- Genre: Drama
- Created by: Billy Ashaba
- Directed by: Phillip Luswata
- Starring: Elvis Mutebi Andrew Katusiime Steven Gloria Adrian Uwi Mbabazi Muhawenimana Sarafina Dolliyantha Phiona Marie Corrazon Kalemba Timothy Kyomugisha Harmony Mwezi Philip Luswata
- Country of origin: Uganda
- Original language: English
- No. of seasons: 1
- No. of episodes: 23

Production
- Executive producer: JKazoora
- Camera setup: Alternative two camera
- Running time: 30 minutes
- Production company: Buddies

Original release
- Network: NBS TV
- Release: August 19, 2016 – 2017

= The Campus (TV series) =

Television series

The Campus is an Ugandan drama television series created by Philip Ashaba.

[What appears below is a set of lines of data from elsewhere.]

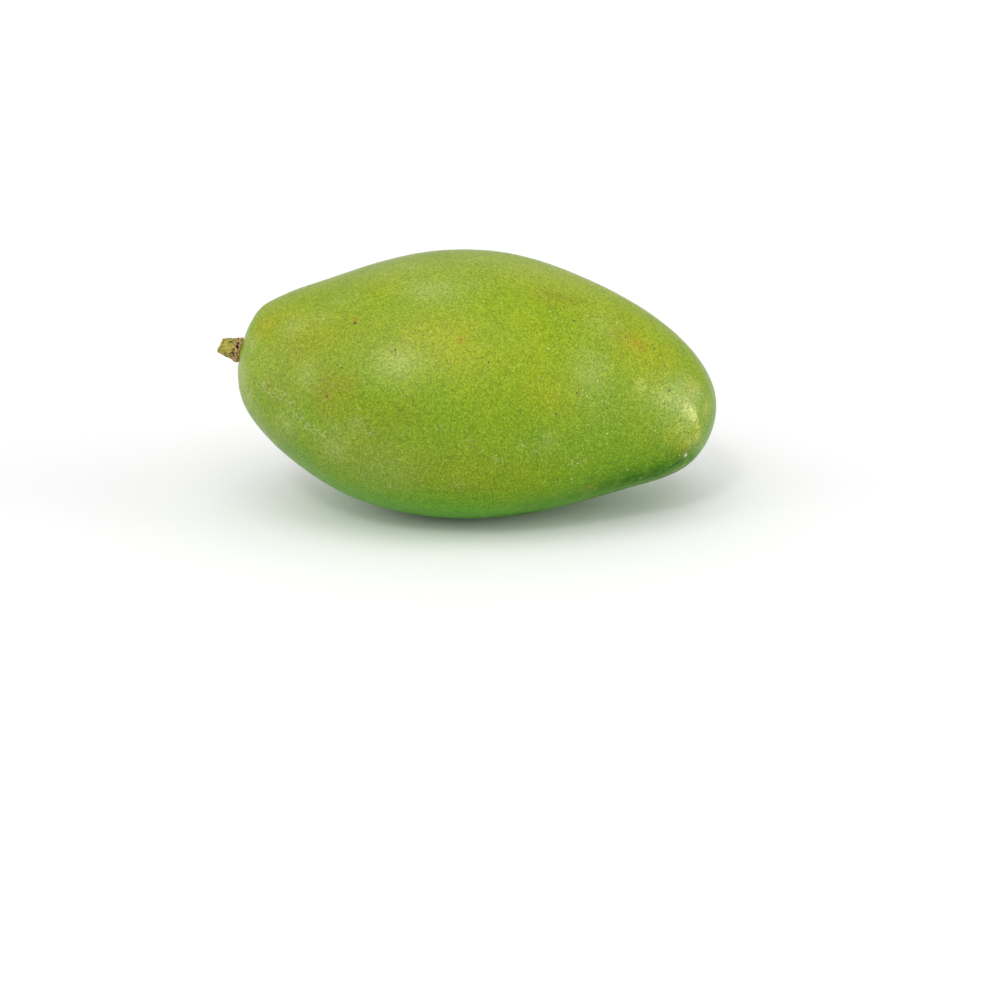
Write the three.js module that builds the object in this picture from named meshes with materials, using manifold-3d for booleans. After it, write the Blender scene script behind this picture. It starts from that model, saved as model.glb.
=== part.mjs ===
// Green mango with the cut stub of its stalk, lying on its side on a small flat spot.
// Millimetres, +Z up. The stalk end points to -X and the beaked end to +X.
// The origin is the centre of the flat spot that the fruit rests on.

import * as THREE from 'three';
import Module from 'manifold-3d';
import { mergeVertices } from 'three/addons/utils/BufferGeometryUtils.js';

const wasm = await Module();
wasm.setup();

// Side outline of the fruit in its own frame: x runs from the stalk end to the far end,
// y from the belly edge to the back edge. The points steer a closed cubic B-spline.
const OUTLINE = [
  [-5.3, 5.2],
  [-0.8, 19.8],
  [17.4, 25.6],
  [40.4, 37.2],
  [70.1, 40.3],
  [97.2, 33],
  [120.9, 21.4],
  [138.1, 2.2],
  [124.2, -20],
  [111.8, -25.9],
  [96.5, -33],
  [79.2, -39.8],
  [57.5, -43.1],
  [33.4, -40.6],
  [12.4, -29.8],
  [-7.5, -11.7],
];
const STALK_END = 0;
const BEAK_END = 8;

// Profiles from the stalk end to the beak, as Bezier weights: how thick a section is
// for its depth, and how much wider it is on the back side than on the belly side
const THICKNESS = [0.91, 0.97, 0.92, 0.91, 0.66];
const BACK_FULLNESS = [0, 0.1, 0.05, 0.35, 0.3];

// How the fruit lies: rolled with its belly down, its beaked end lowered, and cut flat below
const REST_ROLL = THREE.MathUtils.degToRad(26);
const REST_PITCH = THREE.MathUtils.degToRad(7);
const OVER_REST_SPOT = new THREE.Vector3(62.3, -0.3, 0);
const REST_HEIGHT = 35.8;

// Pale scar at the tip of the beak
const SCAR_RADIUS = 0.9;
const SCAR_SUNK = 0.5;

// Stub of the stalk: a round root in a socket of the fruit, then a tapering ribbed stub.
// It stands a little to the belly side of the fruit's end.
const STALK_SEAT = -0.04;
const ROOT_RADIUS = 3.4;
const ROOT_CENTRE_OUT = 1.2;
const SOCKET_GAP = 0.3;
const STUB_TOP = 5.8;
const STUB_WAIST_RADIUS = 2.85;
const STUB_CUT_RADIUS = 1.95;
const CUT_SLOPE = 0.4;
const CUT_FACING = Math.PI / 12;
const CUT_RIM_SHARE = 0.75;
const CUT_DISH = 0.25;
const RIB_COUNT = 9;
const RIB_DEPTH = 0.14;
const COLLAR_LUMPS = 7;
const COLLAR_TURN = 1;
const COLLAR_DEPTH = 0.22;
const COLLAR_SHARE = 0.35;

// Block that stands for all that lies below the resting plane
const GROUND_SIDE = 300;
const GROUND_DEPTH = 40;

// Mesh fineness
const FRUIT_RINGS = 58;
const FRUIT_SIDES = 56;
const STALK_SIDES = 36;
const ROOT_RINGS = 6;
const STUB_RINGS = 16;
const SCAR_SIDES = 12;
const SOCKET_SIDES = 32;

const skinMaterial = new THREE.MeshStandardMaterial({ color: 0x9cb43c, roughness: 0.42, metalness: 0 });
const stalkMaterial = new THREE.MeshStandardMaterial({ color: 0x9c9640, roughness: 0.8, metalness: 0 });

// Point of the closed B-spline outline, one unit of u for each steering point
function outlineAt(u) {
  const start = Math.floor(u);
  const f = u - start;
  const weights = [
    (1 - f) ** 3,
    3 * f ** 3 - 6 * f ** 2 + 4,
    -3 * f ** 3 + 3 * f ** 2 + 3 * f + 1,
    f ** 3,
  ];
  const point = new THREE.Vector2();
  weights.forEach((weight, k) => {
    const [x, y] = OUTLINE.at((start - 1 + k) % OUTLINE.length);
    point.x += (weight * x) / 6;
    point.y += (weight * y) / 6;
  });
  return point;
}

// Value of a Bezier profile at t from 0 to 1, by repeated blending of its weights
function profileAt(weights, t) {
  let level = weights;
  while (level.length > 1) {
    level = level.slice(1).map((next, k) => THREE.MathUtils.lerp(level[k], next, t));
  }
  return level[0];
}

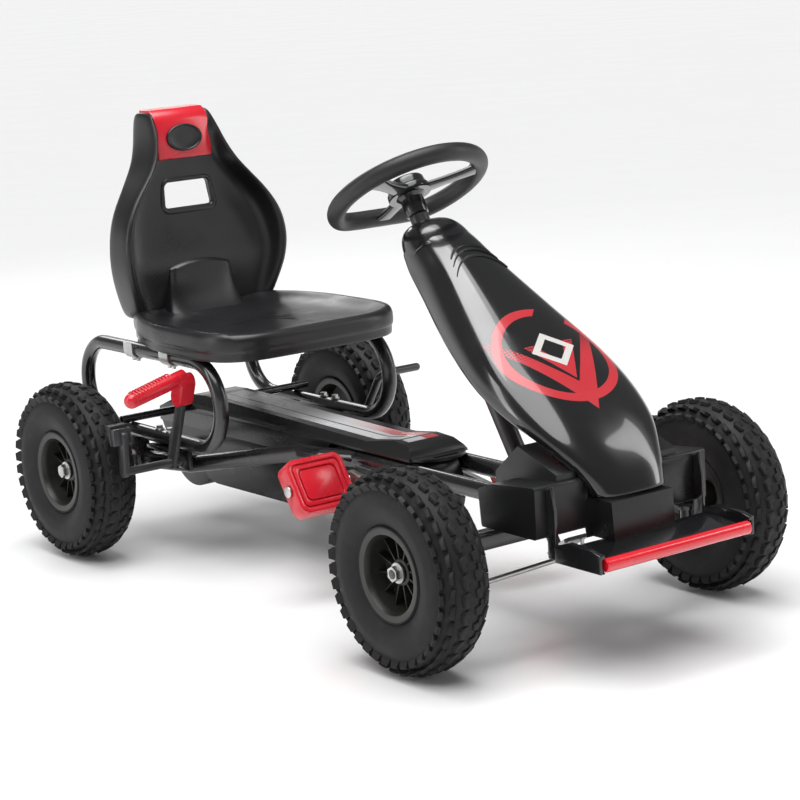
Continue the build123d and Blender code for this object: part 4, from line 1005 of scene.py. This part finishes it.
def pan():
    outline = closed_curve([(x * mm, pan_front + y * mm, 0) for x, y in pan_outline], 112)
    centre = Vector((0, pan_front + 0.180, 0))
    foot, rim = pan_low.z, pan_high.z
    profile = [     # inset, height
        (0.150, foot + 0.020), (0.060, foot + 0.020), (0.012, foot + 0.018), (0.0085, foot + 0.010),
        (0.0085, foot + 0.0005), (0.0035, foot + 0.0005), (0.0032, foot + 0.004), (0.0030, foot + 0.0125),
        (0.0022, foot + 0.0145), (0.0006, foot + 0.0155), (0.0003, foot + 0.024), (0.0008, rim - 0.0100),
        (0.0030, rim - 0.0040), (0.0085, rim - 0.0004), (0.0160, rim - 0.0008), (0.0260, rim - 0.0052),
        (0.0400, rim - 0.0100), (0.0700, rim - 0.0135), (0.1050, rim - 0.0150), (0.1400, rim - 0.0155)]
    rings = []
    for inset, z in profile:
        ring = []
        for p in outline:
            ray = p - centre
            q = centre + ray * max(0.02, 1 - inset / ray.length)
            ring.append((q.x, q.y, z))
        rings.append(ring)
    shell = subdivided(lofted("pan_shell", rings), 1)
    grooves = ((0.066, 0.0032, 0.0016), (0.034, 0.0030, 0.0012))     # across, width, depth
    roll_share, roll_drop = 0.22, 0.0045     # the front edge rolls down a little
    for v in shell.data.vertices:
        if v.co.z < rim - 0.020 or abs(v.co.x) > 0.14:
            continue
        ahead = (v.co.y - pan_front) / (pan_high.y - pan_front)
        across = abs(v.co.x)
        for at, width, deep in grooves:
            along = min(1, max(0, (ahead - 0.10) * 9))
            v.co.z -= deep * math.exp(-((across - at - 0.010 * ahead) / width) ** 2) * along
        if ahead < roll_share:
            v.co.z -= roll_drop * (1 - ahead / roll_share) ** 2
    return shell


seat_pan = dress(shaded(pan(), 50), seat_skin)
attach(seat_pan, "seat")
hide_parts("seat_base")
print("seat pan:", tris(seat_pan), "triangles")


# %% [markdown]
# The red headrest insert folds over the top edge and has a proud oval pad, left plain. The
# insert's flat faces are kept and only their edges are rounded; the pad is a spun oval with a
# rolled rim round a slightly hollow middle.

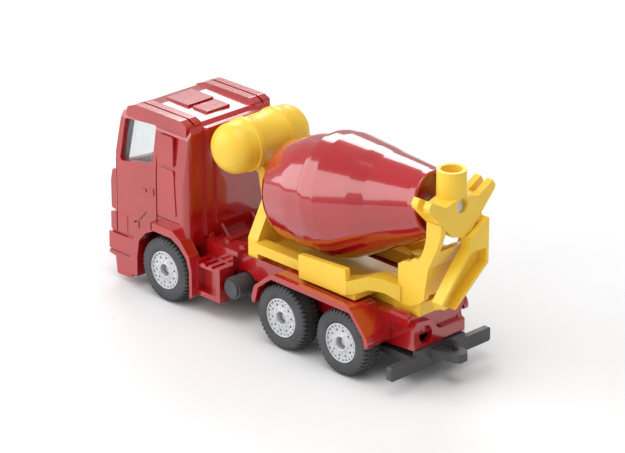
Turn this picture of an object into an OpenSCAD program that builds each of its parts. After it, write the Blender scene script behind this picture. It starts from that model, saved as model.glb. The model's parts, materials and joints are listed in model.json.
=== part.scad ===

It stars Elvis Mutebi Andrew, Bwanika Baale Felix Katusiime Stephen, Gloria Adrian, Uwi Mbabazi, Muhawenimana Sarafina, Dolliyantha Phiona, Marie Corrazon, Kalemba Timothy, Kyomugisha Harmony Mwezi and Philip Luswata. The series, produced by Buddies Productions, airs on NBS TV on Thursdays and Fridays at 8:30 pm and is considered a hot rival for NTV's The Hostel.

==Plot==
Andrew (Steven Katusiime) had lived a single life, but after joining campus meets friends with different characters whose lives are a series of fun twists and turns, full of drama and reality.

==Production==
The pilot episode was shot in 2007, 13 years after the initial writing of the series. It was initially presented to Theater Factory before it disbanded. The series came back into production in 2013. Shortly, eight completed episodes scripts were stolen on a hard disc. The series first came to a hiatus before resuming in 2015 with a fresh cast that including Ugandan film actor Mutebi Andrew Elvisas the protagonist Joel. NBS TV picked up the series and started airing it in 2016.